The term Critical Social Justice comes from the combination of the phrase social justice and the word critical as it was used by an umbrella school of thought called Critical Theory. This term was justified by education professors Özlem Sensoy and Robin DiAngelo in their book “Is Everyone Really Equal?”, and they explain in the book that their use of this term was intentional as a way to separate their approach to social justice from the mainstream view of social justice that most people have.


In their words:

- ‘A critical approach to social justice refers to specific theoretical perspectives that recognise that society is stratified (ie, divided and unequal) in significant and far-reaching ways along social-group lines that include race, class, gender, sexuality and ability. Critical Social Justice recognises inequality as deeply embedded in the fabric of society (ie, as structural), and actively seeks to change this.’
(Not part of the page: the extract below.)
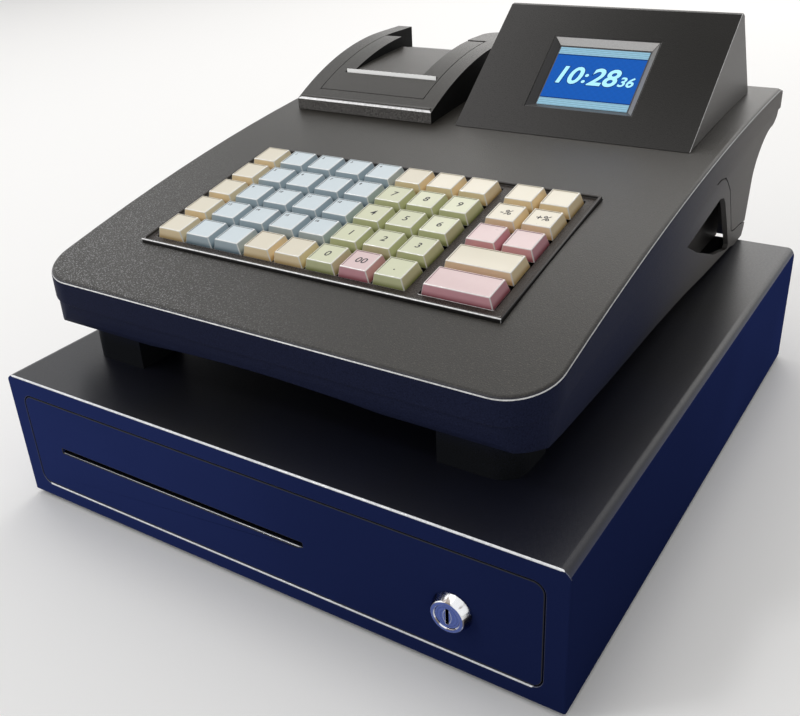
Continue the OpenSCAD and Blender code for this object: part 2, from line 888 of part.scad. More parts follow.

As I laid out in a 2021 post called “What’s Missing in the Pop CRT Debate”, I myself am partly influenced by critical theories, and specifically by Critical Pedagogy, which is the education “branch” of Critical Race Theory. One way I am influenced by critical theories is the selection for my reading and writing courses of reading and viewing materials that reflect my students’ overall demographic makeup and lived experiences as well as the demographic makeup of people from other groups. I am also influenced by the idea that there are differences of advantage between groups that we should take into consideration when crafting policies, creating curriculum, and running institutions."